According to the US Institute for Supply Management, manufacturing growth in the United States slowed last month. The Purchasing Managers’ Index PMI fell to 50.1 in October from 50.2 in September (a figure above 50 indicates growth).
This is the lowest reading since May 2013 and marks the fourth decline in a row. There was a pick-up in growth in new domestic orders, with the index increasing 2.8 points to 52.9. Production also grew at a faster rate, but employment fell sharply and the backlog of orders continued to decline.
Daniel Meckstroth, chief economist for the Manufacturers’ Alliance for Productivity and Innovation (MAPI) Foundation, said that activity is abnormally weak, and adding that “an inventory problem is evident in the report, as both firms and their customers are reducing inventory.
This draw-down is a symptom of slow production growth and the deflation that is rampant within the goods-producing industries.

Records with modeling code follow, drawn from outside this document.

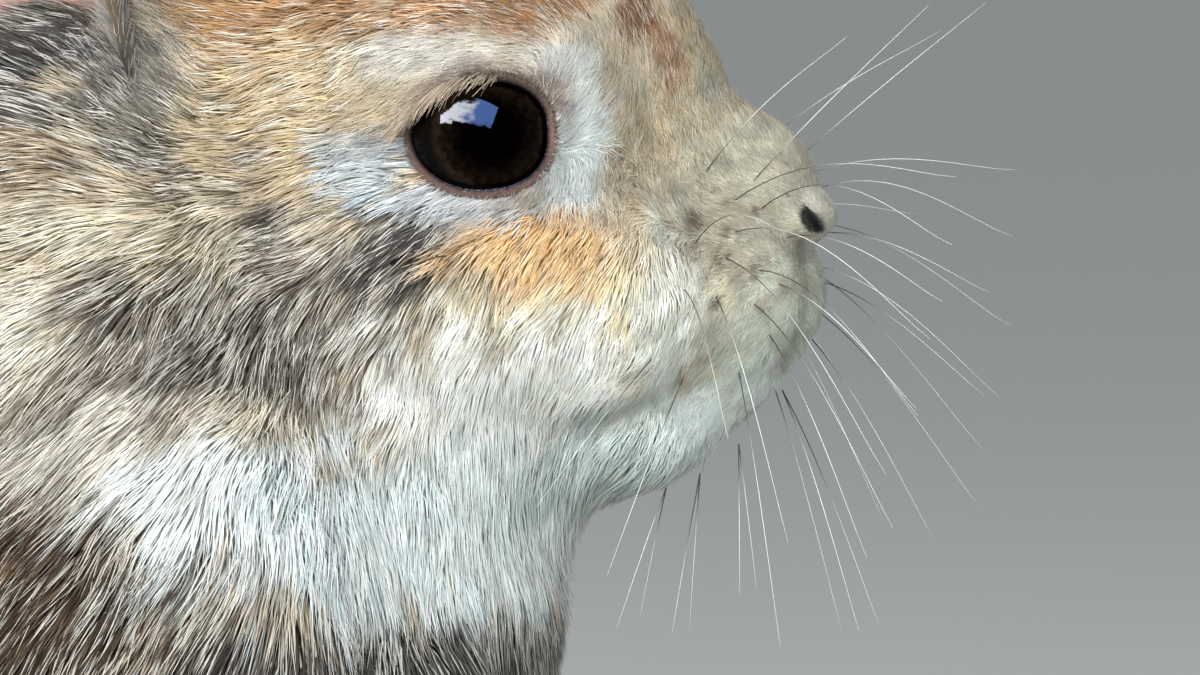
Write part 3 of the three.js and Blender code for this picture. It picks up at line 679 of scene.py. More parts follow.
def maths(tree, operation, *values):
    """The result of one sum; each value is a number or an output."""
    return node(tree, "ShaderNodeMath", {"operation": operation}, dict(enumerate(values))).outputs["Value"]


def ranged(tree, value, source, target, interpolation="LINEAR"):
    """A number carried over from the range source to the range target, each given as (low, high)."""
    sockets = ("Value", "From Min", "From Max", "To Min", "To Max")
    links = dict(zip(sockets, (value, *source, *target)))
    return node(tree, "ShaderNodeMapRange", {"interpolation_type": interpolation}, links).outputs["Result"]


def scaled(tree, vector, by):
    """A colour or a vector times a number."""
    return node(tree, "ShaderNodeVectorMath", {"operation": "SCALE"}, {0: vector, "Scale": by}).outputs["Vector"]


def noise(tree, scale, detail, where=None):
    """Fractal noise; over a piece, in metres, a scale of 1000 gives spots about 1 mm across."""
    if where is None:
        where = node(tree, "ShaderNodeTexCoord").outputs["Object"]
    return node(tree, "ShaderNodeTexNoise", {}, {"Vector": where, "Scale": scale, "Detail": detail}).outputs["Fac"]


def ramped(tree, value, stops):
    """The colour at a number from 0 to 1, from stops given as (number, hex code)."""
    ramp = node(tree, "ShaderNodeValToRGB", {}, {"Fac": value})
    marks = ramp.color_ramp.elements
    marks[0].position, marks[1].position = stops[0][0], stops[1][0]
    for where, _ in stops[2:]:
        marks.new(where)
    for mark, (_, code) in zip(marks, stops):
        mark.color = (*linear(code), 1)
    return ramp.outputs["Color"]


def stored(tree, name):
    """What give() stored under a name, for a material."""
    return node(tree, "ShaderNodeAttribute", {"attribute_name": name})


def painted(tree, shader, shade):
    """Gives a shader the colours that its mesh carries as tint, times a shade."""
    tint = stored(tree, "tint").outputs["Color"]
    tree.links.new(scaled(tree, tint, shade), shader.inputs["Base Color"])


def bumped(tree, shader, height, strength, distance):
    """Roughens a shader's surface by a height from 0 to 1, so many metres high."""
    bump = node(tree, "ShaderNodeBump", {}, {"Height": height, "Strength": strength, "Distance": distance})
    tree.links.new(bump.outputs["Normal"], shader.inputs["Normal"])


def material(name, values):
    """A new material with its tree and its shader, whose inputs get the values."""
    made = bpy.data.materials.new(name)
    made.use_nodes = True
    shader = made.node_tree.nodes["Principled BSDF"]
    for socket, value in values.items():
        shader.inputs[socket].default_value = value
    return made, made.node_tree, shader


# %% [markdown]
# ## What the coat is made of
# Rabbit fur is a dense woolly undercoat with smooth guard hairs over it. The undercoat takes light like felt, so the
# skin's material is matt with a fine bump and a little sheen. Guard hairs are glossy along their length; each is
# darker at its root, where it stands in the shade of the others, and paler towards its tip.

# %% Undercoat and guard hair
def undercoat():
    """Matt woolly felt, in the colours of the markings."""
    matt = {"Roughness": 0.9, "Sheen Weight": 0.12, "Sheen Roughness": 0.6}
    made, tree, shader = material("rabbit_undercoat", matt)
    # wool clumps about 0.8 mm across, and single hairs of 0.15 mm
    painted(tree, shader, ranged(tree, noise(tree, 900.0, 3.0), (0.3, 0.7), (0.7, 1.0)))
    bumped(tree, shader, noise(tree, 4200.0, 2.0), 0.5, 0.25 * MM)
    return made


def guard_hair(name, gloss):
    """Smooth hair with a soft shine; the gloss is its roughness."""
    silky = {"Roughness": gloss, "Specular IOR Level": 0.35, "Sheen Weight": 0.12}
    made, tree, shader = material(name, silky)
    # colour drifts slightly from lock to lock, every 3 mm or so
    painted(tree, shader, ranged(tree, noise(tree, 320.0, 4.0), (0.3, 0.7), (0.88, 1.1)))
    return made


UNDERCOAT = undercoat()
GUARD_HAIR = guard_hair("rabbit_guard_hair", 0.48)
print("materials:", UNDERCOAT.name, GUARD_HAIR.name)

# %% [markdown]
# ## One skin
# Body and ears go into one mesh, so no seam can show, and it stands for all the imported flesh. It is unwrapped by
# its own shape: each hair later gets a patch of that map at its own root.

# %% The skin as a piece
def one_skin():
    """Body and ears as one mesh: vertices, quads, the ears' end caps, and what ear() tells of each vertex."""
    points, faces, caps, facts = [skin_points], [skin_quads], [], [np.zeros((len(skin_points), 3))]
    loop = 2 * EAR_STEPS
    for side in SIDES.values():
        first = sum(len(p) for p in points)
        ear_points, ear_quads, ear_facts = ear(side)
        points.append(ear_points)
        faces.append(ear_quads + first)
        facts.append(ear_facts)
        tip = first + EAR_RINGS * loop
        caps += [list(range(first, first + loop)), list(range(tip, tip + loop))[::-1]]
    return np.concatenate(points), np.concatenate(faces), caps, np.concatenate(facts)


all_points, all_quads, ear_caps, ear_facts = one_skin()
skin = piece("skin", all_points, all_quads.tolist() + ear_caps, UNDERCOAT)


def unwrapped(thing):
    """Unwraps a piece by its own shape into the map OFBake."""
    bpy.context.view_layer.objects.active = thing
    thing.select_set(True)
    bpy.ops.object.mode_set(mode="EDIT")
    bpy.ops.mesh.select_all(action="SELECT")
    bpy.ops.uv.smart_project(angle_limit=math.radians(60), island_margin=0.002)
    bpy.ops.object.mode_set(mode="OBJECT")
    thing.select_set(False)
    thing.data.uv_layers[0].name = "OFBake"


unwrapped(skin)
on_ear = np.arange(len(all_points)) >= len(skin_points)
# the first is the inner ear's bare pink; the second is painted shade for the nostrils and the lip's cleft
INNER_EAR, NOSE_HOLLOW_SHADE = linear("c99a94"), linear("060404")


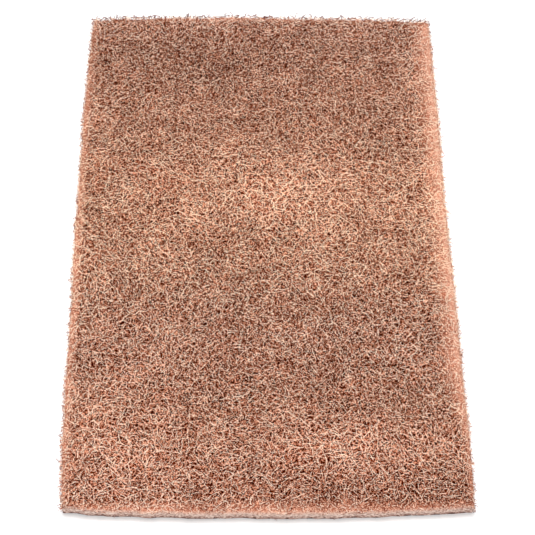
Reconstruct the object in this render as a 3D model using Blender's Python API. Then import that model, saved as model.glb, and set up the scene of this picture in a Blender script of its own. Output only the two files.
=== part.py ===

“Falling prices create a financial loss on inventory held, so the incentive is to lower inventory as quickly as possible. Deflation in commodity prices is good for consumers, but it causes declining investment spending in the extraction and processing industries.” Mr Meckstroth went on to say that imports are falling faster than exports.
“Foreign trade will be a major drag on manufacturing activity and the general economy this year and over the next two.”
The MAPI Foundation economist quoted a manager in the chemical products sector, who said: “Currency exchange is having a large impact on business results. Another worry is the continuing low price of oil, which has led companies to scale back production, pushing a slowdown in related industries.”
Mr Meckstroth added: “The October PMI implies that manufacturing production is going through an inventory adjustment. We believe that there is moderate, sustainable growth in consumer spending that will drive modest and accelerating economic and manufacturing production growth in 2016 and 2017.”